Artists

Despite being an Indian born British artist, and having moved around in the early part of his life, Anish Kapoor’s work does not appear to be driven by nationality, but instead focuses on the universal nature of the human experience, regardless of gender or nationality. Drawing upon post-minimalist traditions, Kapoor’s abstract work tends to force viewers to look inwardly and outwardly simultaneously upon encountering it. This exhibition, (till June 22) assumed a slightly different approach whereby some of the work tackles gender specific issues, but ultimately there remains the overarching universality that encompasses all of his work.
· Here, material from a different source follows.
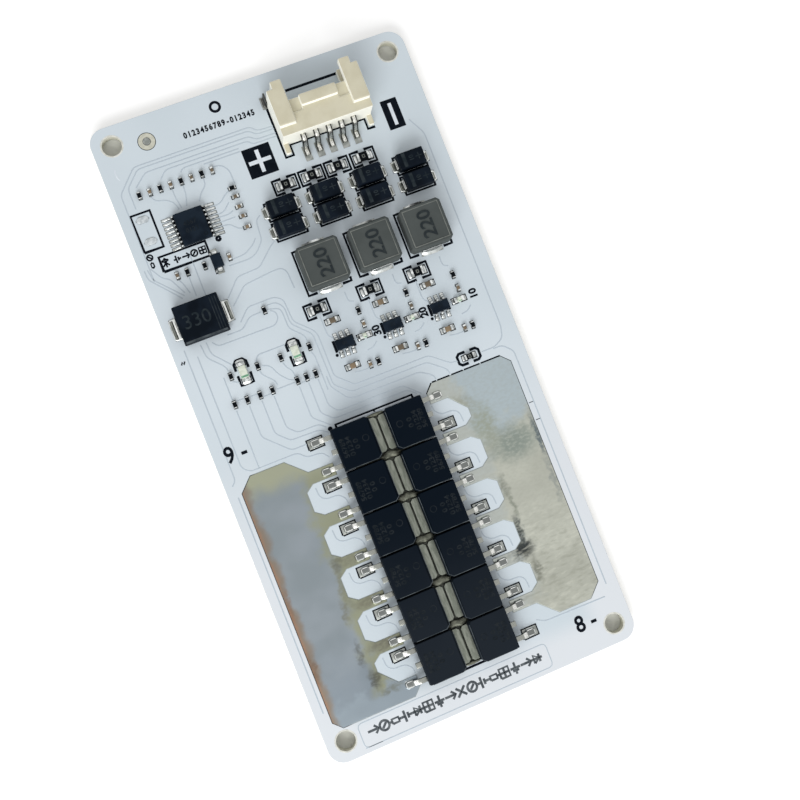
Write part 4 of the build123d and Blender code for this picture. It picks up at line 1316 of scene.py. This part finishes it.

The Lisson Gallery has held numerous exhibitions highlighting Anish Kapoor’s work, making them meet within the white walls of the exhibition space, and when it comes to his art, use of space is key to ensuring dialogue between the pieces. This exhibition foregrounds Anish Kapoor’s paintings, which are not as widely associated with him as his colossal sculptural works, but equally toy with ideas of form and formlessness. It could be suggested that his paintings are indeed more sculptural than painterly in style, with layered paint protruding from the canvas, giving the works a three-dimensional effect. These rough, built-up strokes on the paintings allow Kapoor to create a similar effect of materiality, as with his sculptures, of matter either leaving (the body in this case) or being cut away from the original form.

Kapoor draws on representations of blood in this exhibition, although this is not the first time he has used this imagery in which images evoke blood as form, as materially containable, and as responsive to the play of light. One may recall Her Blood (1998) with its uterine forms, and blood as a reflective surface. This was followed by the exhibition Blood (2000) wherein blood or spill, as reflection, as mass was evoked. This group of works however seems to be more directly linked to the body and the expulsion or issue of blood from the body instead of his previous and comparably internal sculptures, such as Resin, Air, Space II (1998) which is more focused on containment than release. Both bodies of work play on the fine line and contrast between the internal and external, however this exhibition is more concerned with the physicality in relation to lived experience, where one is directly confronted with the context of the body.

There are also suggested links to menstruation in his paintings in particular. This is seen most clearly in New Blood (2018), Matter Apart (2018) and Out of Me (2018). This forthright depiction highlights that Kapoor enters into a subject matter not traditionally associated with male artists. Menstruation is treated as a universal subject, one that may be given visual form, beyond female subjectivity.

All of the pieces in this exhibition reflect the juxtaposition between the strength and fragility of human experience. The idea of menstruation is a prime example of this - the power and monumentality of potential new beginnings, yet the uncertainty that comes with it. This is seen in the way that the almost aggressive red and black of the paintings are contrasted with the pink onyx sculpture Untitled (2018), within which the rounded stones create a soft, perhaps romanticised, albeit intrusive, sense of femininity from strong materials.

Despite a combination of both painting and sculpture, the Lisson Gallery does particularly well at creating a sense of unity between each of the different pieces, and by the time you are introduced to the monumental structures in the outside space, this feels like a natural transition rather than a vivid distinction between the blood canvases in the entrance hall and the group of stone sculptures which address the body in quite a different way. Three monumental sculptures are housed in the final outside space, all of which distort our perception of reality. For example, the dark, curved surfaces of his granite Untitled (2018), polished to be reflective, do not seem to end where the eye expects them to, extending our perceived range of vision. Again, these pieces present numerous juxtapositions; here we see works in a more natural, yet still enclosed environment, creating an indefinable space which questions our ideas of what it means to be outside but still enclosed, while the ability to see further in our reflection forces us to consider our own boundaries and realities.

There is an invasive, yet organic nature to Kapoor’s work - his sculptures are natural in material but intrusive in size, whereas the wall hangings - particularly his Untitled (2016) series - are intrusive with their bold statements and colours, but organic in their subject matter. Where the sculptures distort our perception of reality and the human condition in a more ideological sense, his paintings and silicone works ask us to confront the uncertainties in the way we perceive the world in a more physical sense through their direct corporeality. In particular this exhibition seems to ask us to focus on our own reality and promotes self-exploration and reflection upon the limitations of our own existence.

The art work aim to ‘probe the most hidden phantasies of our origin and being’ even as the exhibition appears to intentionally create more questions than it can begin to answer. There is both a directness and delicacy in the subject matter and how we can each relate mentally and physically to it, somehow managing to offer a subjectively universal experience is at the core of the experience.